┏━━

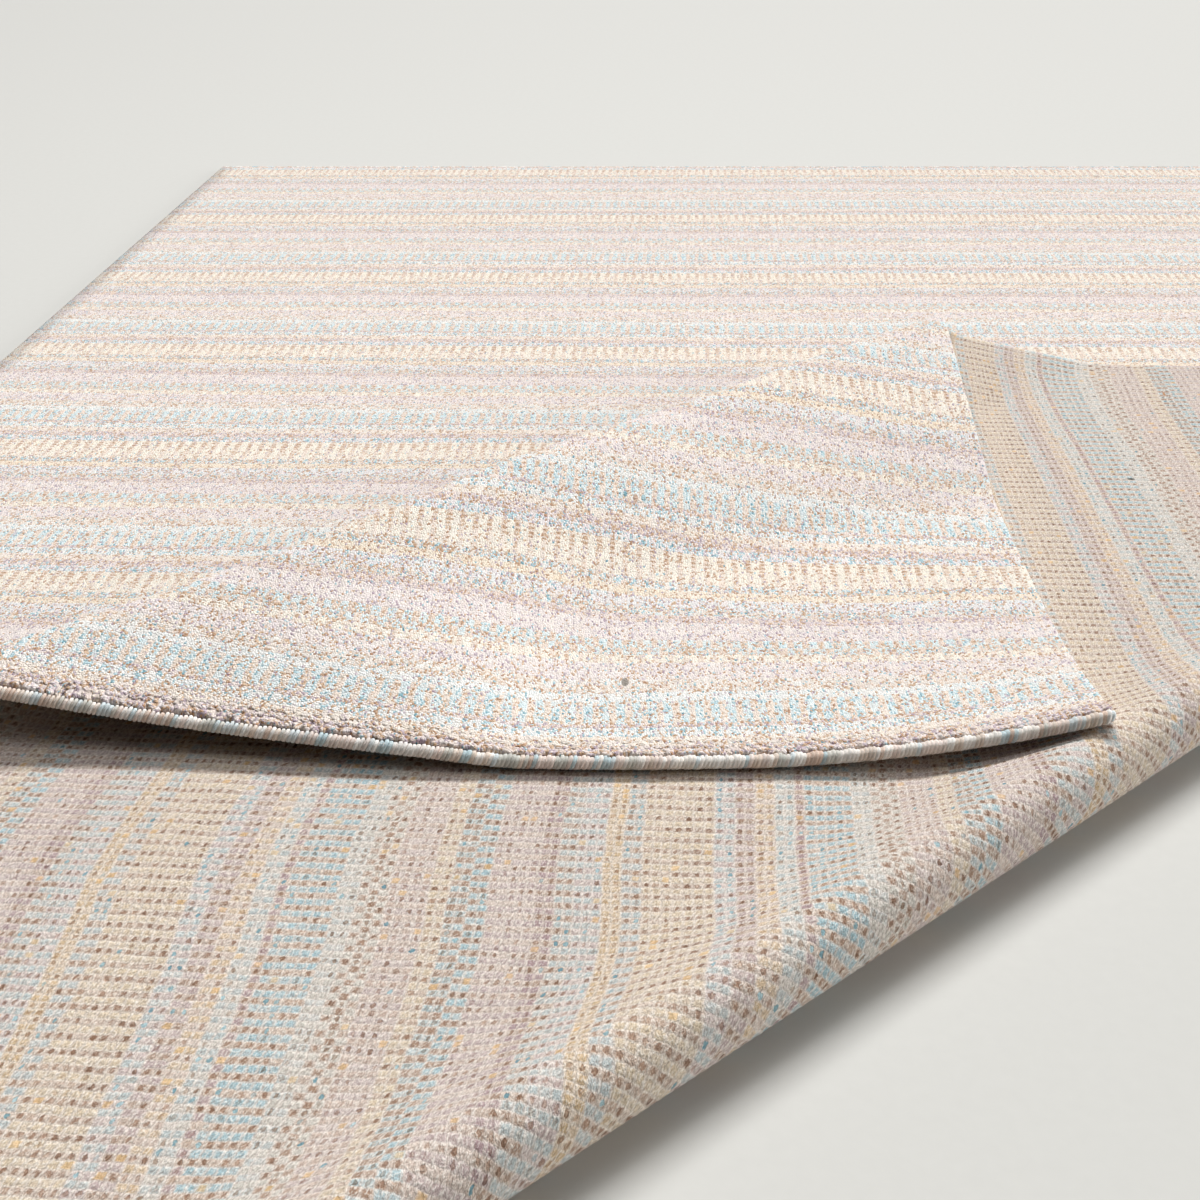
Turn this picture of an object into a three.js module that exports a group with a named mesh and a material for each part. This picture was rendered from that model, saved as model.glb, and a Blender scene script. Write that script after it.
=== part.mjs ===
// A striped rug, 1.4 by 2 metres, lying front up. Its near right corner is turned over, so that the back
// shows, and the tip is turned back again, so that the front shows once more.
//
// Sizes are in millimetres and angles in degrees. The origin is on the floor under the rug's centre. X runs
// along the stripes to the right, Y runs up the rug from its near end, and Z is up.

import * as THREE from 'three';

// The cloth as it was made, lying flat
const WIDTH = 1400;
const LENGTH = 1974;
const THICKNESS = 6.8;

// The whipped edge of each end: yarn wound into a round cord, a hair's breadth from the cloth
const CORD_RADIUS = 3.6;
const CORD_GAP = 0.6;
const CORD_SIDES = 8;

// The folds run diagonally over the near right corner. Across is the distance from the rug's centre square
// to them, towards that corner, and along is the distance beside them, towards the far right.
const FOLD_ANGLE = 44.1;
const ROLL_LINE = 298.5;

// Height of the middle of the cloth where it lies on the floor, on itself, and on itself again
const FIRST_LAYER = THICKNESS / 2;
const SECOND_LAYER = 11.4;
const THIRD_LAYER = 19.4;

// The front roll, where the corner turns over, comes down behind the roll and settles with its back up
const ROLL_RADIUS = 13.9;
const ROLL_DIP = 25.2;
const SETTLE_RADIUS = 102;

// The ridge, where the cloth lifts, turns back over itself and comes down again with its front up
const LIFT_ANGLE = 16.7;
const LIFT_RADIUS = 68;
const RIDGE_RADIUS = 12.6;
const BROW_RADIUS = 52;

// The tip curls up over the front roll, from this far behind the roll's line
const TIP_START = 116;
const TIP_RADIUS = 316;

// The ridge is uneven. Each row gives, for one place along it, how far behind the roll's line the cloth
// starts to lift, how far it climbs, how steeply it comes down and how softly it meets the layer below.
const RIDGE_ROWS = [
  { along: -575, foot: 373, climb: 23, dip: 13.8, rest: 118 },
  { along: -405, foot: 327, climb: 53, dip: 10.1, rest: 129 },
  { along: -235, foot: 307, climb: 79, dip: 20.7, rest: 143 },
  { along: -65, foot: 329, climb: 64, dip: 14.6, rest: 137 },
  { along: 105, foot: 331, climb: 67, dip: 9.8, rest: 123 },
];

// Facets: strips round each bend, and columns from the near end to the right side
const STEPS = { roll: 14, settle: 5, lift: 3, ridge: 11, brow: 3, rest: 4, tip: 6, straight: 1 };
const COLUMNS = 14;

const COLOURS = { cloth: 0xd9cdc3, cord: 0xcfc4bb };

const radians = THREE.MathUtils.degToRad;
const ACROSS = new THREE.Vector2(Math.sin(radians(FOLD_ANGLE)), -Math.cos(radians(FOLD_ANGLE)));
const ALONG = new THREE.Vector2(Math.cos(radians(FOLD_ANGLE)), Math.sin(radians(FOLD_ANGLE)));
const CORNER = new THREE.Vector2(WIDTH / 2, -LENGTH / 2);

// Smooth values of one column of the ridge's table
function ridgeColumn(name) {
  const curve = new THREE.SplineCurve(RIDGE_ROWS.map((row) => new THREE.Vector2(row.along, row[name])));
  const first = RIDGE_ROWS[0].along;
  const span = RIDGE_ROWS[RIDGE_ROWS.length - 1].along - first;
  return (along) => curve.getPoint(THREE.MathUtils.clamp((along - first) / span, 0, 1)).y;
}

const ridge = {
  foot: ridgeColumn('foot'),
  climb: ridgeColumn('climb'),
  dip: ridgeColumn('dip'),
  rest: ridgeColumn('rest'),
};

function arc(name, radius, angle, direction) {
  return { length: radius * angle, turn: direction * angle, steps: STEPS[name] };
}

function straight(length) {
  return { length, turn: 0, steps: STEPS.straight };
}

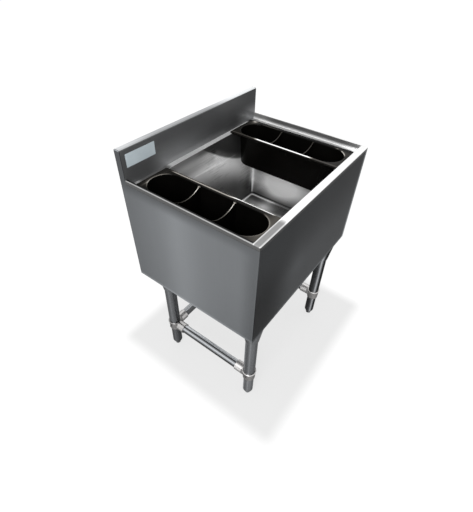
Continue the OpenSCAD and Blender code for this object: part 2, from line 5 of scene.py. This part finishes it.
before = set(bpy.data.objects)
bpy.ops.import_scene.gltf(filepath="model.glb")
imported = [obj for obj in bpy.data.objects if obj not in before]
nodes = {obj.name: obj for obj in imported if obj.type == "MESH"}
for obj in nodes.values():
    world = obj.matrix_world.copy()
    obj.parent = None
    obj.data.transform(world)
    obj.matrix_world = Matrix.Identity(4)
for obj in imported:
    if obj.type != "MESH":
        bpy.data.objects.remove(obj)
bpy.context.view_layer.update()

scene = bpy.context.scene
print("bin loaded with", len(nodes), "pieces")


class Wire:
    # one output socket, so that shader sums are written as sums
    def __init__(self, shader, socket):
        self.shader = shader
        self.socket = socket

    def sum(self, operation, *terms):
        return self.shader.add("ShaderNodeMath", {"operation": operation}, dict(enumerate(terms)))

    def __add__(self, other):
        return self.sum("ADD", self, other)

    def __radd__(self, other):
        return self.sum("ADD", other, self)

    def __sub__(self, other):
        return self.sum("SUBTRACT", self, other)

    def __rsub__(self, other):
        return self.sum("SUBTRACT", other, self)

    def __mul__(self, other):
        return self.sum("MULTIPLY", self, other)

    def __rmul__(self, other):
        return self.sum("MULTIPLY", other, self)

    def __truediv__(self, other):
        return self.sum("DIVIDE", self, other)

    def __rtruediv__(self, other):
        return self.sum("DIVIDE", other, self)

    def __pow__(self, other):
        return self.sum("POWER", self, other)

    def __abs__(self):
        return self.sum("ABSOLUTE", self)


class Shader:
    # builds one node tree
    def __init__(self, owner):
        owner.use_nodes = True
        self.tree = owner.node_tree
        self.tree.nodes.clear()

    def add(self, kind, settings=None, values=None, output=0):
        node = self.tree.nodes.new(kind)
        for name, setting in (settings or {}).items():
            setattr(node, name, setting)
        for key, value in (values or {}).items():
            if isinstance(value, Wire):
                self.tree.links.new(value.socket, node.inputs[key])
            else:
                node.inputs[key].default_value = value
        return Wire(self, node.outputs[output] if node.outputs else None)

    def place(self):
        # the piece's own place in the frame, in metres
        return self.add("ShaderNodeTexCoord", output="Object")

    def facing(self):
        # the way the surface looks, in the same axes
        return self.add("ShaderNodeTexCoord", output="Normal")

    def axes(self, vector):
        split = self.add("ShaderNodeSeparateXYZ", None, {0: vector})
        return [Wire(self, output) for output in split.socket.node.outputs]

    def stretch(self, vector, scale):
        return self.add("ShaderNodeVectorMath", {"operation": "MULTIPLY"}, {0: vector, 1: scale})

    def noise(self, vector, scale, detail, rough):
        return self.add("ShaderNodeTexNoise", None,
                        {"Vector": vector, "Scale": scale, "Detail": detail, "Roughness": rough})

    def rise(self, value, low, high):
        # 0 below low, 1 above high, smooth between
        return self.add("ShaderNodeMapRange", {"interpolation_type": "SMOOTHSTEP"},
                        {0: value, 1: low, 2: high, 3: 0, 4: 1})

    def hill(self, value, middle, width):
        # 1 at the middle, a half at one width from it
        reach = (value - middle) / width
        return 1 / (reach * reach + 1)

    def between(self, share, first, second):
        # plain numbers or sums, first where share is 0
        return first + (second - first) * share

    def atLeast(self, value, low):
        return self.add("ShaderNodeMath", {"operation": "MAXIMUM"}, {0: value, 1: low})

    def blend(self, share, first, second):
        # inputs 6 and 7 and output 2 are the mix node's colours
        return self.add("ShaderNodeMix", {"data_type": "RGBA"}, {0: share, 6: first, 7: second}, 2)

    def bump(self, height, strength, distance):
        return self.add("ShaderNodeBump", None,
                        {"Height": height, "Strength": strength, "Distance": distance})

    def surface(self, sockets):
        finish = self.add("ShaderNodeBsdfPrincipled", None, sockets)
        self.add("ShaderNodeOutputMaterial", None, {0: finish})


white = (1, 1, 1, 1)
black = (0, 0, 0, 1)


def grey(level):
    return (level, level, level, 1)


def newMaterial(name):
    material = bpy.data.materials.new(name)
    return material, Shader(material)


def dress(material, *names):
    for name in names:
        for slot in nodes[name].material_slots:
            slot.material = material


def corners(part):
    return [f"{end}_{side}_{part}" for end in ("front", "rear") for side in ("left", "right")]


# metres, degrees, and millimetres for the lens and its sensor
cameraView = {
    "place": (-0.80396, -0.52419, 1.31163),
    "azimuth": -54.312,
    "elevation": 43.109,
    "roll": 1.658,
    "lens": 25.294,
    "sensor": 36,
    "farEnd": 60,
}


def makeCamera(view):
    turn, lift, roll = (math.radians(view[key]) for key in ("azimuth", "elevation", "roll"))
    back = Vector((math.sin(turn) * math.cos(lift), -math.cos(turn) * math.cos(lift), math.sin(lift)))
    right = (-back).cross(Vector((0, 0, 1))).normalized()
    up = right.cross(-back)
    rolledRight = math.cos(roll) * right + math.sin(roll) * up
    rolledUp = math.cos(roll) * up - math.sin(roll) * right
    data = bpy.data.cameras.new("photoCamera")
    data.lens = view["lens"]
    data.sensor_width = view["sensor"]
    data.clip_end = view["farEnd"]
    camera = bpy.data.objects.new("photoCamera", data)
    turned = Matrix((rolledRight, rolledUp, back)).transposed().to_4x4()
    camera.matrix_world = Matrix.Translation(view["place"]) @ turned
    scene.collection.objects.link(camera)
    scene.camera = camera


makeCamera(cameraView)
print("camera placed")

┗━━

Challenge: Please copy only these lines, exactly: the first line of the records through the line containing "const SETTLE_RADIUS = 102;", ends included.

Task response:
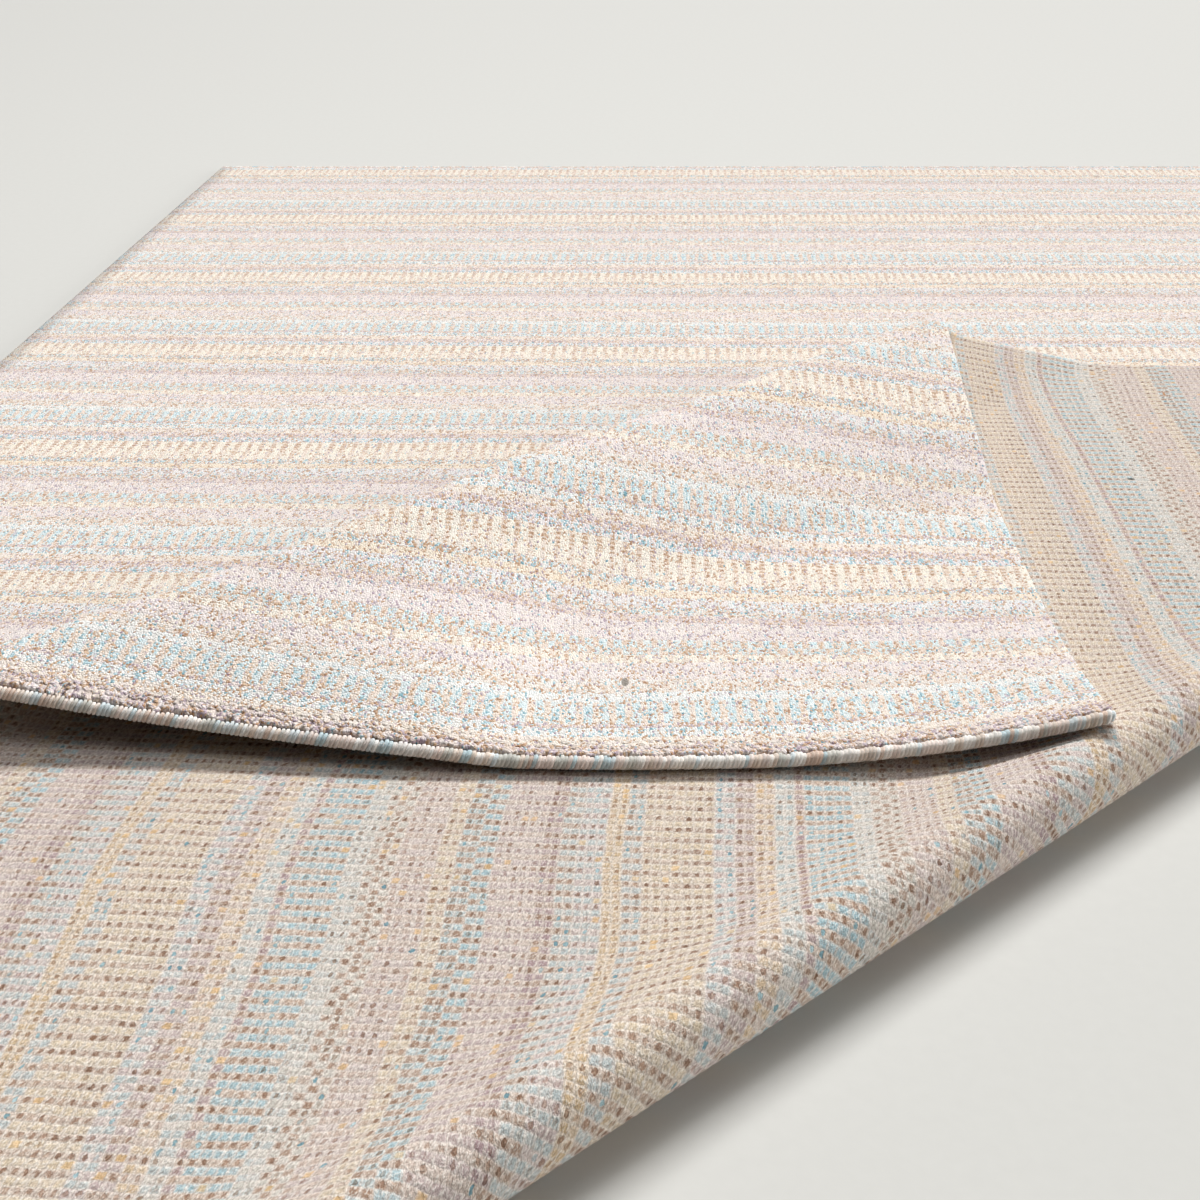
Turn this picture of an object into a three.js module that exports a group with a named mesh and a material for each part. This picture was rendered from that model, saved as model.glb, and a Blender scene script. Write that script after it.
=== part.mjs ===
// A striped rug, 1.4 by 2 metres, lying front up. Its near right corner is turned over, so that the back
// shows, and the tip is turned back again, so that the front shows once more.
//
// Sizes are in millimetres and angles in degrees. The origin is on the floor under the rug's centre. X runs
// along the stripes to the right, Y runs up the rug from its near end, and Z is up.

import * as THREE from 'three';

// The cloth as it was made, lying flat
const WIDTH = 1400;
const LENGTH = 1974;
const THICKNESS = 6.8;

// The whipped edge of each end: yarn wound into a round cord, a hair's breadth from the cloth
const CORD_RADIUS = 3.6;
const CORD_GAP = 0.6;
const CORD_SIDES = 8;

// The folds run diagonally over the near right corner. Across is the distance from the rug's centre square
// to them, towards that corner, and along is the distance beside them, towards the far right.
const FOLD_ANGLE = 44.1;
const ROLL_LINE = 298.5;

// Height of the middle of the cloth where it lies on the floor, on itself, and on itself again
const FIRST_LAYER = THICKNESS / 2;
const SECOND_LAYER = 11.4;
const THIRD_LAYER = 19.4;

// The front roll, where the corner turns over, comes down behind the roll and settles with its back up
const ROLL_RADIUS = 13.9;
const ROLL_DIP = 25.2;
const SETTLE_RADIUS = 102;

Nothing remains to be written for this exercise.